**Stored rows:**

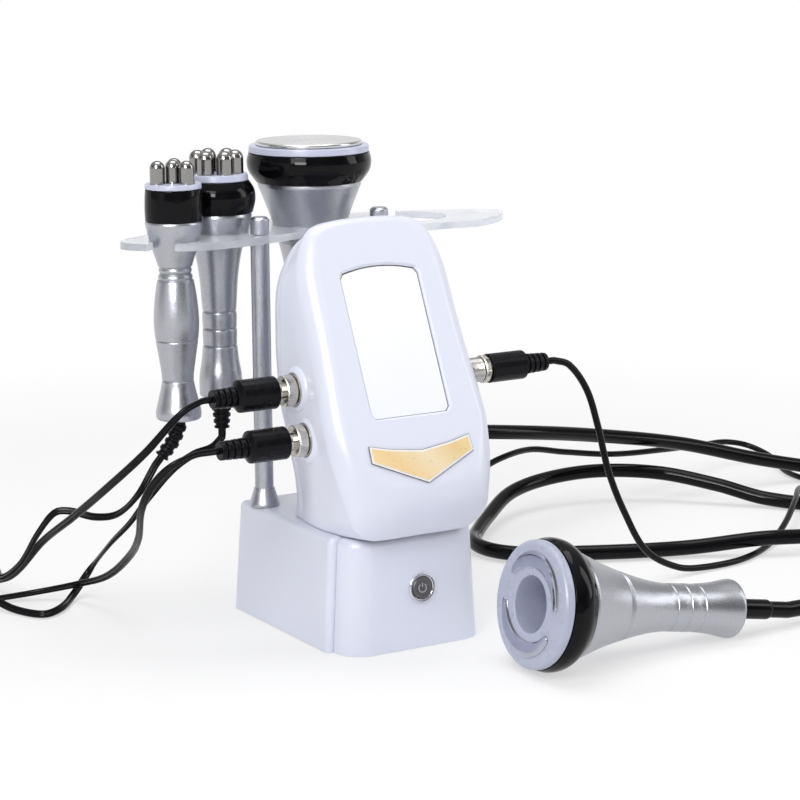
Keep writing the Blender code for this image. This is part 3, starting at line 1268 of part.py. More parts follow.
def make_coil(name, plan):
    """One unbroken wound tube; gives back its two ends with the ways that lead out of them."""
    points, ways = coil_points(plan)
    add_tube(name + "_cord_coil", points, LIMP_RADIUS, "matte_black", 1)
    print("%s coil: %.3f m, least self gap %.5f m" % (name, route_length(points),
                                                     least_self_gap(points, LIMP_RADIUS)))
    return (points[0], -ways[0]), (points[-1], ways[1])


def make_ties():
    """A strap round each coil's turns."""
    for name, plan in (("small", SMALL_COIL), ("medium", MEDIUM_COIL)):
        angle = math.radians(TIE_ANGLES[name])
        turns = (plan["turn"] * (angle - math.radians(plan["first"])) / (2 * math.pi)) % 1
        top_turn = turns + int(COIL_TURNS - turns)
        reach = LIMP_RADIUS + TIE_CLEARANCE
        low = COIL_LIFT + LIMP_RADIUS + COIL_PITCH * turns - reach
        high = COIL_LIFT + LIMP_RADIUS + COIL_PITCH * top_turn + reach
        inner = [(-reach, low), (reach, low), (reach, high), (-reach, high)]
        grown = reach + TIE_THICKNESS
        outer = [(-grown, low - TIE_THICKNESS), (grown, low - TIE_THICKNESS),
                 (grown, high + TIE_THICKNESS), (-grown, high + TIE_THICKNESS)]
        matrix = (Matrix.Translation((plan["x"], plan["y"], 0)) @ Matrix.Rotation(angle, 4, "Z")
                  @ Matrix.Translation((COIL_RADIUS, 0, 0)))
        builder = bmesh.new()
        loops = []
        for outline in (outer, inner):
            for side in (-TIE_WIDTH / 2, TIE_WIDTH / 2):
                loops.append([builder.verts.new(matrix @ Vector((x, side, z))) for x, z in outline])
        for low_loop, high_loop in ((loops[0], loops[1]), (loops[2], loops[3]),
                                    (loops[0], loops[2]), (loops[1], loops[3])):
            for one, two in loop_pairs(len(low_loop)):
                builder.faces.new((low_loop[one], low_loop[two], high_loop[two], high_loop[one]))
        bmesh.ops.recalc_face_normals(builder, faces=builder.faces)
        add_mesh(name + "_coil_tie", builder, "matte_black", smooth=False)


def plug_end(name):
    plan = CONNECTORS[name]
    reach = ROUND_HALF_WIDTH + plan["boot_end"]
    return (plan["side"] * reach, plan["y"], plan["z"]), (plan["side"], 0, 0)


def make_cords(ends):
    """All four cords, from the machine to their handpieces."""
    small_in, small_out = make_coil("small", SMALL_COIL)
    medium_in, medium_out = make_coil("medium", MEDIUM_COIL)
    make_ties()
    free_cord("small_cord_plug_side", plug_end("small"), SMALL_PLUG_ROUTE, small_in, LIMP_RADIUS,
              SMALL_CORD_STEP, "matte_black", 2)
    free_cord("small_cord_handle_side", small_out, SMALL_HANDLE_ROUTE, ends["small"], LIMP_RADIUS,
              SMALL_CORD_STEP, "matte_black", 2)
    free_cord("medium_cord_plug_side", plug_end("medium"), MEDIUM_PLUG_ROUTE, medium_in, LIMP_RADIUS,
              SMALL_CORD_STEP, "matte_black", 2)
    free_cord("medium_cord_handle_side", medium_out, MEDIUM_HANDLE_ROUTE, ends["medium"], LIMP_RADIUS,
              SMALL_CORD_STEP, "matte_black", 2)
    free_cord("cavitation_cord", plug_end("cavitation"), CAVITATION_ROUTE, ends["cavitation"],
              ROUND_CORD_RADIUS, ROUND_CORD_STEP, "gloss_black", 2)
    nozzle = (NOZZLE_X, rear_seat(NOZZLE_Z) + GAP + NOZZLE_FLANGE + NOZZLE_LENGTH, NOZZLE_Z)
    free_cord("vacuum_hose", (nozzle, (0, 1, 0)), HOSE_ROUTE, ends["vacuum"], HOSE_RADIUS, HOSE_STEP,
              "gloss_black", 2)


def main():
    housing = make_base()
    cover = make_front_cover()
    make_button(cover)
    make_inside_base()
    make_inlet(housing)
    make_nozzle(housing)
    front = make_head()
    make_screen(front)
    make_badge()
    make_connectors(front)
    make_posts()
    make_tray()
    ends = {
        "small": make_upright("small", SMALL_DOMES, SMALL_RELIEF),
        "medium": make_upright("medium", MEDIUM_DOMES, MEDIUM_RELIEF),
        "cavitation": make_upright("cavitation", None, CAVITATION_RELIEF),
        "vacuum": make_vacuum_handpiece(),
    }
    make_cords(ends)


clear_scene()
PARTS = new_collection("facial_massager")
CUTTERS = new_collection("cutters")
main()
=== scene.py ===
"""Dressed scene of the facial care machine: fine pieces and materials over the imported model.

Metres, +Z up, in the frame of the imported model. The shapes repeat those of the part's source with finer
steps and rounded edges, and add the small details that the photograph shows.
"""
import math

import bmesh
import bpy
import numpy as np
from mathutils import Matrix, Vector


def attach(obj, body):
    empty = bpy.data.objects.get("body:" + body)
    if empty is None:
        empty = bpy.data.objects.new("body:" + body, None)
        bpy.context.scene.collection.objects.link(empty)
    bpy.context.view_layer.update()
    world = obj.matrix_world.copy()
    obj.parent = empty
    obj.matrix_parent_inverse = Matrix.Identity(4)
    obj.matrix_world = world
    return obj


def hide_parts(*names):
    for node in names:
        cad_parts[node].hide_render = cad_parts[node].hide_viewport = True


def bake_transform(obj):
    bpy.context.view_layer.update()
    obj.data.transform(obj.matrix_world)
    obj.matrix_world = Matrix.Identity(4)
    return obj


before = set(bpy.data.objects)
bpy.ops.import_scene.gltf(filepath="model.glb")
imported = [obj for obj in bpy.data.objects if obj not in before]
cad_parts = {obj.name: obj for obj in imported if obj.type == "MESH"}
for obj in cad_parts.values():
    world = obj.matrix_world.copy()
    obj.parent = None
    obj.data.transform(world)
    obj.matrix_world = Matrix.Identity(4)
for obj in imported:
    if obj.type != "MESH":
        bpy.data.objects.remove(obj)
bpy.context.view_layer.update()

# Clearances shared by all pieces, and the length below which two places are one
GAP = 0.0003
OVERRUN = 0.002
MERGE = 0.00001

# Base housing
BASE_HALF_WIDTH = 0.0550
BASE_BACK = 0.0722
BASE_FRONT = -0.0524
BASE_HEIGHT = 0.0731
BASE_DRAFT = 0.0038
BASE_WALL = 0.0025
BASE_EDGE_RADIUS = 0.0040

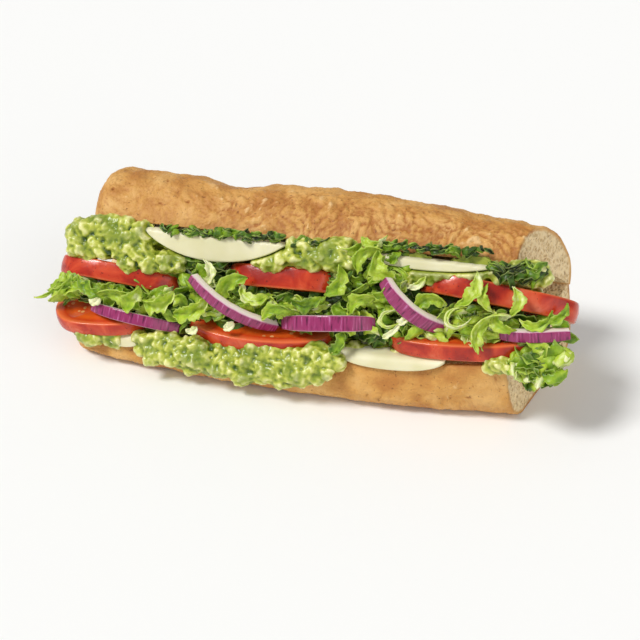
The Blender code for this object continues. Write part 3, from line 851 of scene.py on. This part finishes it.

**Goal of the exercise:**
Within the listing above, the range opens at the line with "make_posts()" and closes at the line with "before = set(bpy.data.objects)". Reproduce exactly the lines of that range, including both ends.

**Answer in full:**
    make_posts()
    make_tray()
    ends = {
        "small": make_upright("small", SMALL_DOMES, SMALL_RELIEF),
        "medium": make_upright("medium", MEDIUM_DOMES, MEDIUM_RELIEF),
        "cavitation": make_upright("cavitation", None, CAVITATION_RELIEF),
        "vacuum": make_vacuum_handpiece(),
    }
    make_cords(ends)


clear_scene()
PARTS = new_collection("facial_massager")
CUTTERS = new_collection("cutters")
main()
=== scene.py ===
"""Dressed scene of the facial care machine: fine pieces and materials over the imported model.

Metres, +Z up, in the frame of the imported model. The shapes repeat those of the part's source with finer
steps and rounded edges, and add the small details that the photograph shows.
"""
import math

import bmesh
import bpy
import numpy as np
from mathutils import Matrix, Vector


def attach(obj, body):
    empty = bpy.data.objects.get("body:" + body)
    if empty is None:
        empty = bpy.data.objects.new("body:" + body, None)
        bpy.context.scene.collection.objects.link(empty)
    bpy.context.view_layer.update()
    world = obj.matrix_world.copy()
    obj.parent = empty
    obj.matrix_parent_inverse = Matrix.Identity(4)
    obj.matrix_world = world
    return obj


def hide_parts(*names):
    for node in names:
        cad_parts[node].hide_render = cad_parts[node].hide_viewport = True


def bake_transform(obj):
    bpy.context.view_layer.update()
    obj.data.transform(obj.matrix_world)
    obj.matrix_world = Matrix.Identity(4)
    return obj


before = set(bpy.data.objects)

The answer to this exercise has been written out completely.